When the valence is "1," the Molarity (M) and Normality (N) concentrations are the same.
Percentage Concentration
: Percentage concentration expresses the amount of solute as a percentage of the total solution weight or volume.
- Weight/Weight (% w/w): The weight of solute in grams per 100 grams of solution.
- Volume/Volume (% v/v): The volume of solute in milliliters per 100 milliliters of solution.
- Weight/Volume (% w/v): The weight of solute in grams per 100 milliliters of solution.
- Volume/Weight (% v/w): The volume of solute in milliliters per 100 grams of solution.
Parts Per Million (ppm)
: Parts per million is a unit for expressing very low concentrations. It represents the number of milligrams (mg) of solute per liter of solution.
Note: ppm stands for "parts per million," indicating one part in a million, or 1/1,000,000.
| Concentration Unit | Calculation Method | |
|---|---|---|
| Molar Concentration (M) | Moles of solute / Volume (liters) = mol/L | |
| Normality (N) | Equivalent weight of solute (g) / Volume (liters) = N | N = M * Equivalent Factor* |
| Percentage (% w/w) | Mass of solute (g) / Total mass of solution (g) x 100 = % w/w | |
| Percentage (% v/v) | Volume of solute (mL) / Total volume of solution (mL) x 100 = % v/v | |
| Percentage (% w/v) | Mass of solute (g) / Total volume of solution (mL) x 100 = % w/v | |
| Percentage (% v/w) | Volume of solute (mL) / Total mass of solution (g) x 100 = % v/w | |
| Parts Per Million (ppm) | Mass of solute (mg) / Total volume of solution (liters) = ppm | ppm = 1000 * M (mg/L) |
*Equivalent Factor (Normality - N)
: In chemistry, the Equivalent Factor, also known as Equivalent Weight, plays a vital role in normality (N) calculations. It represents the weight of a substance that can either gain or lose one mole of electrons or react with one mole of hydrogen ions (H⁺) in a chemical reaction.

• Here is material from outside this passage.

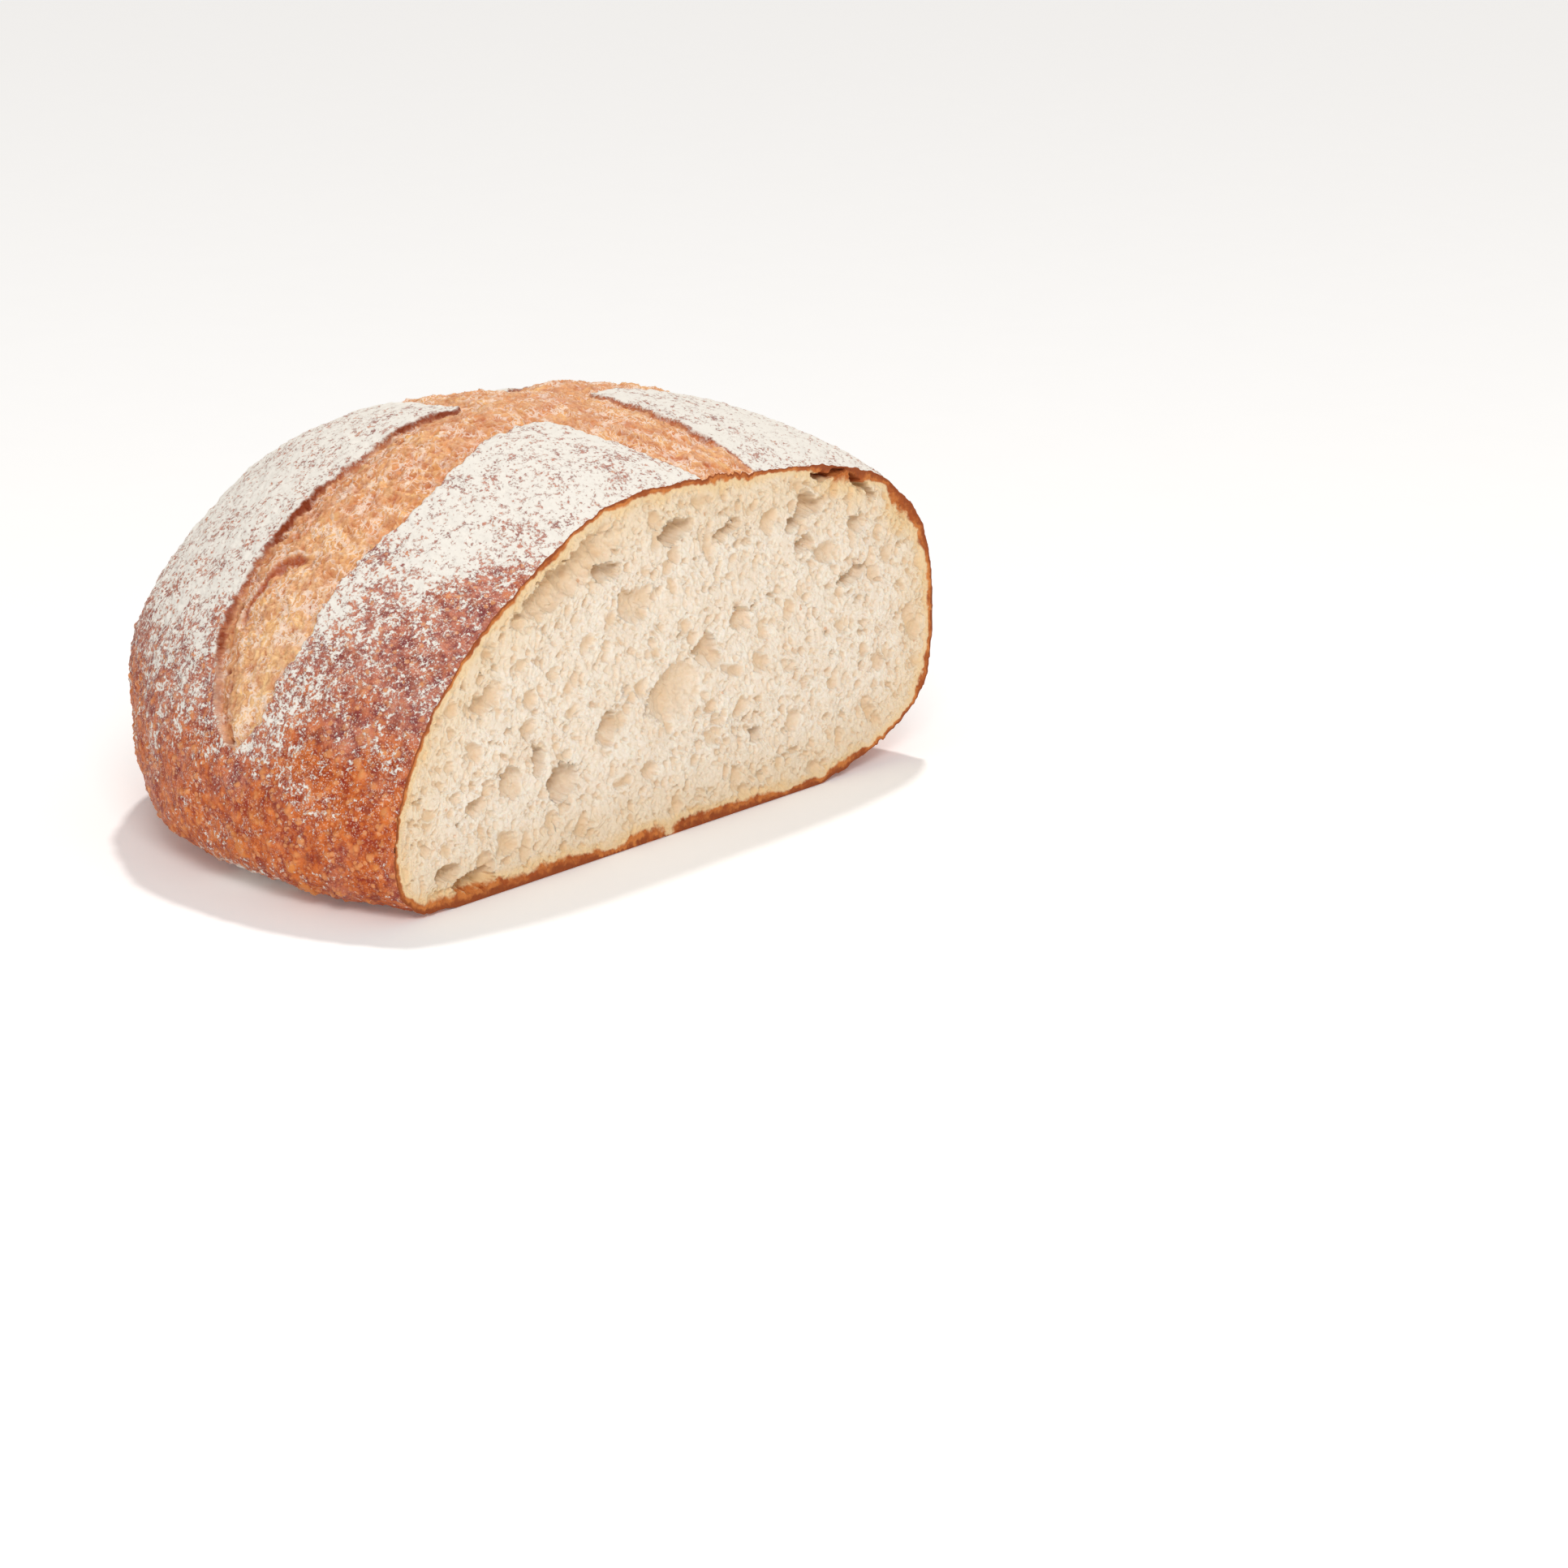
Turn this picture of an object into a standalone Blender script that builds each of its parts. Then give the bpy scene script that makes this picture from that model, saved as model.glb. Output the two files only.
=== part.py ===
"""Sourdough loaf with a cross of two slashes, standing on its base, its front cut off flat."""
import math

import bmesh
import bpy
from mathutils import Vector, noise

# Overall sizes, in metres. The cut face lies across X and looks along -Y.
LOAF_LENGTH = 0.1700        # cut face to the far end
CUT_HEIGHT = 0.1046         # top of the cut face above the underside
SECTION_AXIS = 0.0006       # where the left and right halves of the section meet
LEFT_WIDTH = 0.1087         # half width of the cut face, left
RIGHT_WIDTH = 0.1272        # half width of the cut face, right
LEFT_EQUATOR = 0.0264       # height of the widest point, left
RIGHT_EQUATOR = 0.0469      # height of the widest point, right
END_EQUATOR = 0.0521        # height of the point where the far end closes
BASE_TRIM = 0.0022          # how much the underside has settled flat

# Roundness of the four quarters of the section (2 is an ellipse, more is boxier)
LEFT_TOP_ROUND = 1.69
RIGHT_TOP_ROUND = 2.90
LEFT_BASE_ROUND = 5.1
RIGHT_BASE_ROUND = 3.0
QUARTER_BLEND = 0.6         # share of the half width over which the quarters blend

# Where along Y each profile is fullest, and how round it is from there on
LEFT_WIDEST, LEFT_PLAN_ROUND = 0.0454, 1.95
RIGHT_WIDEST, RIGHT_PLAN_ROUND = 0.0367, 2.40
TALLEST, CROWN_ROUND = 0.0571, 1.92
BASE_START, BASE_END_ROUND = 0.0367, 2.8

# The long slash runs over the loaf in X. Its place along itself is the turn about an axis
# low in the loaf, in degrees from the top, and it ends at the same turn on both sides.
SLASH_AXIS_X, SLASH_AXIS_Z = 0.005, 0.020
LONG_SLASH_TURN = 79.0
LONG_SLASH_WAIST, LONG_SLASH_BELLY = 0.0115, 0.0070     # half width at the top, and added beyond
LONG_SLASH_Y, LONG_SLASH_BOW = 0.0570, 0.0055
LONG_SLASH_SHIFT, LONG_SLASH_BACK_SHIFT = 0.013, 0.014
BOW_TURN, BOW_SPREAD = 55.0, 22.0
BEYOND_TIP = 0.12           # how fast a slash's gap opens past its tip

# The other runs along Y, over the top and out through the cut face
CROSSING_Y = 0.062
CUT_SLASH_X, CUT_SLASH_LEAN = 0.029, -0.17
CUT_SLASH_HALF_WIDTH = 0.0235
CUT_SLASH_FRONT_REACH, CUT_SLASH_BACK_REACH = 0.110, 0.088

SLASH_DEPTH = 0.0024        # drop from the skin to the edge of the opened crust
SLASH_SWELL = 0.0022        # how far the opened crust has swollen back up
LIP_HEIGHT = 0.0015         # raised lip along the far edge of each slash
LIP_WIDTH = 0.0100
EDGE_SOFT = 0.0060          # run of the step from skin to slash
CORNER_ROUND = 0.005        # rounding of the four flaps' tips at the crossing
LUMP_HEIGHT = 0.0009        # gentle unevenness of the baked skin
LUMP_SIZE = 0.034

SEGMENTS = 92
RINGS = 54

OBJECT_COLLECTION = "sourdough_loaf"
CUTTER_COLLECTION = "sourdough_loaf_cutters"


def clear_scene():
    for old in list(bpy.data.objects):
        bpy.data.objects.remove(old, do_unlink=True)


def make_collection(name, hidden=False):
    found = bpy.data.collections.get(name) or bpy.data.collections.new(name)
    if found.name not in bpy.context.scene.collection.children:
        bpy.context.scene.collection.children.link(found)
    found.hide_render = hidden
    return found


def make_material(name, color, roughness):
    material = bpy.data.materials.new(name)
    material.use_nodes = True
    shader = material.node_tree.nodes["Principled BSDF"]
    shader.inputs["Base Color"].default_value = (*color, 1.0)
    shader.inputs["Roughness"].default_value = roughness
    material.diffuse_color = (*color, 1.0)
    return material


def smooth(value, start, end):
    t = min(max((value - start) / (end - start), 0.0), 1.0)
    return t * t * (3.0 - 2.0 * t)


def profile(y, fullest, roundness):
    """Superellipse profile along Y, 1 at the cut face and 0 at the far end."""
    reach = LOAF_LENGTH - fullest

    def raw(at):
        return max(1.0 - (abs(at - fullest) / reach) ** roundness, 0.0) ** (1.0 / roundness)

    return raw(y) / raw(0.0)


def signed_power(value, exponent):
    return math.copysign(abs(value) ** exponent, value)


def mix(first, second, share):
    return first + (second - first) * share


def section_point(angle, y):
    """Point of the crust at one angle of the section, at the distance y behind the cut."""
    cosine, sine = math.cos(angle), math.sin(angle)
    side = smooth(cosine, -QUARTER_BLEND, QUARTER_BLEND)
    share = (y / LOAF_LENGTH) ** 1.5
    width = mix(LEFT_WIDTH, RIGHT_WIDTH, side)
    equator = mix(mix(LEFT_EQUATOR, RIGHT_EQUATOR, side), END_EQUATOR, share)
    plan = mix(profile(y, LEFT_WIDEST, LEFT_PLAN_ROUND),
               profile(y, RIGHT_WIDEST, RIGHT_PLAN_ROUND), side)
    if sine >= 0.0:
        roundness = mix(LEFT_TOP_ROUND, RIGHT_TOP_ROUND, side)
    else:
        roundness = mix(LEFT_BASE_ROUND, RIGHT_BASE_ROUND, side)
    x = SECTION_AXIS + width * plan * signed_power(cosine, 2.0 / roundness)
    rise = abs(sine) ** (2.0 / roundness)
    if sine >= 0.0:
        mean_equator = (LEFT_EQUATOR + RIGHT_EQUATOR) / 2.0
        crown = mix(mean_equator, END_EQUATOR, share)
        crown += (CUT_HEIGHT - mean_equator) * profile(y, TALLEST, CROWN_ROUND)
        z = equator + (crown - equator) * rise
    else:
        behind = max(y - BASE_START, 0.0) / (LOAF_LENGTH - BASE_START)
        belly = max(1.0 - behind ** BASE_END_ROUND, 0.0) ** (1.0 / BASE_END_ROUND)
        z = equator - equator * belly * rise
    return Vector((x, y, z))


def long_slash_gap(point):
    """Distance outside the long slash's edge, below zero inside it, and its signed side."""
    turn = math.degrees(math.atan2(SLASH_AXIS_X - point.x, point.z - SLASH_AXIS_Z))
    along = abs(turn) / LONG_SLASH_TURN
    bow = math.exp(-((turn - BOW_TURN) / BOW_SPREAD) ** 2) - 0.5 * smooth(turn, 68.0, 80.0)
    centre = LONG_SLASH_Y + LONG_SLASH_BOW * bow + LONG_SLASH_SHIFT * smooth(-turn, -10.0, 15.0)
    centre += LONG_SLASH_BACK_SHIFT * smooth(-turn, 8.0, 28.0)
    belly = math.sin(math.pi * min(along, 1.0) ** 1.27)
    taper = math.sqrt(max(1.0 - along ** 8, 0.0))
    half_width = (LONG_SLASH_WAIST + LONG_SLASH_BELLY * belly) * taper
    half_width -= max(along - 1.0, 0.0) * BEYOND_TIP
    return abs(point.y - centre) - half_width, point.y - centre


def cut_slash_gap(point):
    """The same for the slash that runs out through the cut face."""
    reach = CUT_SLASH_FRONT_REACH if point.y < CROSSING_Y else CUT_SLASH_BACK_REACH
    along = abs(point.y - CROSSING_Y) / reach
    half_width = CUT_SLASH_HALF_WIDTH * (1.0 - 1.05 * along ** 1.35)
    centre = CUT_SLASH_X + CUT_SLASH_LEAN * point.y
    low = 1.0 - smooth(point.z, 0.050, 0.070)
    return abs(point.x - centre) - half_width + 0.05 * low, point.x - centre


def crust_relief(point):
    """How far the crust stands out from the plain body, along its own normal."""
    long_gap, long_side = long_slash_gap(point)
    cut_gap, cut_side = cut_slash_gap(point)
    near = max(CORNER_ROUND - abs(long_gap - cut_gap), 0.0) / CORNER_ROUND
    gap = min(long_gap, cut_gap) - near * near * CORNER_ROUND / 4.0
    inside = 1.0 - smooth(gap, -EDGE_SOFT / 2.0, EDGE_SOFT / 2.0)
    swell = smooth(-gap, 0.0, 0.015) * SLASH_SWELL
    side = long_side if long_gap < cut_gap else cut_side
    lip = math.exp(-((gap - 0.3 * LIP_WIDTH) / (0.5 * LIP_WIDTH)) ** 2)
    lip *= LIP_HEIGHT * (1.0 if side > 0.0 else 0.3)
    lumps = noise.noise(point / LUMP_SIZE) * LUMP_HEIGHT
    return inside * (swell - SLASH_DEPTH) + (1.0 - inside) * lip + lumps


def ring_station(ring):
    """Distance behind the cut face of one ring of the body, closer set at the far end."""
    share = (ring - 1) / (RINGS - 1)
    even = share
    eased = math.sin(share * math.pi / 2.0)
    return LOAF_LENGTH * (0.25 * even + 0.75 * eased)


def section_angle(turn):
    """Turn 0..1 around the section, with fewer points under the base than over the top."""
    over = 0.68
    if turn < over:
        return math.pi * turn / over
    return math.pi * (1.0 + (turn - over) / (1.0 - over))


def make_loaf(collection):
    body = bmesh.new()
    bmesh.ops.create_uvsphere(body, u_segments=SEGMENTS, v_segments=RINGS, radius=1.0)
    rim = []
    hub = None
    for vert in body.verts:
        ring = round(math.acos(max(-1.0, min(1.0, vert.co.z))) / math.pi * RINGS)
        turn = (math.atan2(vert.co.y, vert.co.x) / (2.0 * math.pi)) % 1.0
        if ring == 0:
            hub = vert
            vert.co = Vector((0.0, 0.0, CUT_HEIGHT * 0.48))
        elif ring == RINGS:
            vert.co = Vector((SECTION_AXIS, LOAF_LENGTH, END_EQUATOR))
        else:
            vert.co = section_point(section_angle(turn), ring_station(ring))
            if ring == 1:
                rim.append(vert)
    bmesh.ops.recalc_face_normals(body, faces=body.faces)
    if body.calc_volume(signed=True) < 0.0:
        bmesh.ops.reverse_faces(body, faces=body.faces)
    body.normal_update()

    offsets = {}
    for vert in body.verts:
        if vert is hub:
            continue
        normal = vert.normal.copy()
        if vert in rim:
            normal.y = 0.0
            normal.normalize()
        offsets[vert] = normal * crust_relief(vert.co)
    for vert, offset in offsets.items():
        vert.co += offset
    for vert in body.verts:
        vert.co.z = max(vert.co.z - BASE_TRIM, 0.0)

    low = Vector([min(vert.co[axis] for vert in body.verts) for axis in range(3)])
    high = Vector([max(vert.co[axis] for vert in body.verts) for axis in range(3)])
    middle = (low + high) / 2.0
    bmesh.ops.translate(body, verts=body.verts, vec=(-middle.x, -middle.y, -low.z))
    print("loaf offset", [round(value * 1000.0, 4) for value in (middle.x, middle.y, low.z)])
    print("loaf size", [round(value * 1000.0, 2) for value in high - low])

    mesh = bpy.data.meshes.new("loaf")
    body.to_mesh(mesh)
    body.free()
    loaf = bpy.data.objects.new("loaf", mesh)
    loaf.data.materials.append(make_material("baked_crust", (0.50, 0.25, 0.11), 0.75))
    collection.objects.link(loaf)
    return loaf


def main():
    clear_scene()
    objects = make_collection(OBJECT_COLLECTION)
    make_collection(CUTTER_COLLECTION, hidden=True)
    make_loaf(objects)


main()
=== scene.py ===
import math

import bpy
import numpy as np
from mathutils import Matrix, Vector


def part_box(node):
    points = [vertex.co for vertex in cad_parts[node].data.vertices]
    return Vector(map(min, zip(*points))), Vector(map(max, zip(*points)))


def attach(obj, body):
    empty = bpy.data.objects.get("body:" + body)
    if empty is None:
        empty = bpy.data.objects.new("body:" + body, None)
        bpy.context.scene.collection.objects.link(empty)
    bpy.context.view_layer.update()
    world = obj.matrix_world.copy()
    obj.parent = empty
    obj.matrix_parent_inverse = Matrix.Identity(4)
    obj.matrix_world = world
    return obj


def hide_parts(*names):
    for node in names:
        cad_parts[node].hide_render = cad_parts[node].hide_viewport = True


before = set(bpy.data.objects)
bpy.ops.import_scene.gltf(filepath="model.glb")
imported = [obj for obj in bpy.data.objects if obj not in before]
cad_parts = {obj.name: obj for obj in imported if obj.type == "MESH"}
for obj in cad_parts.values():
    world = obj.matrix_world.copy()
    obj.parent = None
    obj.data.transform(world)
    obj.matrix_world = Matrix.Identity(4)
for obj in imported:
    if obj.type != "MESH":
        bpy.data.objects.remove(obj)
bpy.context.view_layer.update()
loafBox = [np.array(corner, dtype=float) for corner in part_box("loaf")]

mm = 0.001

# the loaf's own axes: x along the cut face, y back from it, z up, all in mm while shaping
loaf = {
    "length": 170.0, "cutHeight": 104.6, "axisX": 0.6,
    "leftWidth": 108.7, "rightWidth": 127.2,
    "leftEquator": 26.4, "rightEquator": 46.9, "endEquator": 52.1,
    "leftTop": 1.69, "rightTop": 2.90, "leftBase": 5.1, "rightBase": 3.0,
    "blend": 0.6, "baseTrim": 2.2,
    "leftPlan": (45.4, 1.95), "rightPlan": (36.7, 2.40),
    "crown": (57.1, 1.92), "belly": (36.7, 2.8),
}
shiftX = -7.0 * mm                       # CAD centre of the box against the section's axis
shiftY = float(loafBox[0][1])            # the cut face


# cubic ease, 0 at low and 1 at high, flat beyond them
def smooth(value, low, high):
    t = np.clip((value - low) / (high - low), 0.0, 1.0)
    return t * t * (3.0 - 2.0 * t)


# straight blend, the first at share 0 and the second at 1
def mix(first, second, share):
    return first + (second - first) * share


dice = np.random.default_rng(4711)
noiseTable = dice.random((64, 64, 64))
jitterTable = dice.random((3, 64, 64, 64))
chanceTable = dice.random((64, 64, 64))


# smooth value noise 0..1: random corner values of a lattice, eased between the corners
def latticeNoise(points, size, seed):
    q = points / size + seed * 7.31
    cell = np.floor(q).astype(np.int64)
    f = q - cell
    f = f * f * f * (f * (f * 6.0 - 15.0) + 10.0)
    total = 0.0
    for dx in (0, 1):
        wx = f[..., 0] if dx else 1.0 - f[..., 0]
        for dy in (0, 1):
            wy = f[..., 1] if dy else 1.0 - f[..., 1]
            for dz in (0, 1):
                wz = f[..., 2] if dz else 1.0 - f[..., 2]
                corner = noiseTable[(cell[..., 0] + dx) & 63, (cell[..., 1] + dy) & 63,
                                    (cell[..., 2] + dz) & 63]
                total = total + wx * wy * wz * corner
    return total


# octaves of the noise above, each half as large and half as strong, centred on zero
def layeredNoise(points, size, seed, octaves=3):
    total = 0.0
    weight = 1.0
    for octave in range(octaves):
        total = total + weight * (latticeNoise(points, size, seed + 3 * octave) - 0.5)
        size = size * 0.5
        weight = weight * 0.55
    return total * 2.0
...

Here's a simplified explanation of Equivalent Factors:
- For monoprotic acids and bases (e.g., HCl and NaOH), the Equivalent Factor is equal to the molar mass of the substance.
- For diprotic acids or bases (e.g., H2SO4), the Equivalent Factor is half the molar mass because one mole of the substance can neutralize two moles of H⁺ or OH⁻ ions.
- For polyprotic acids or bases, the Equivalent Factor is adjusted accordingly based on the reaction stoichiometry.
This concept is particularly valuable in normality (N) calculations, where it ensures that the concentration of substances in a solution is measured in equivalents per liter, accounting for their specific reactivity in chemical reactions. This knowledge is essential for accurate titrations and understanding the behavior of substances in various chemical processes.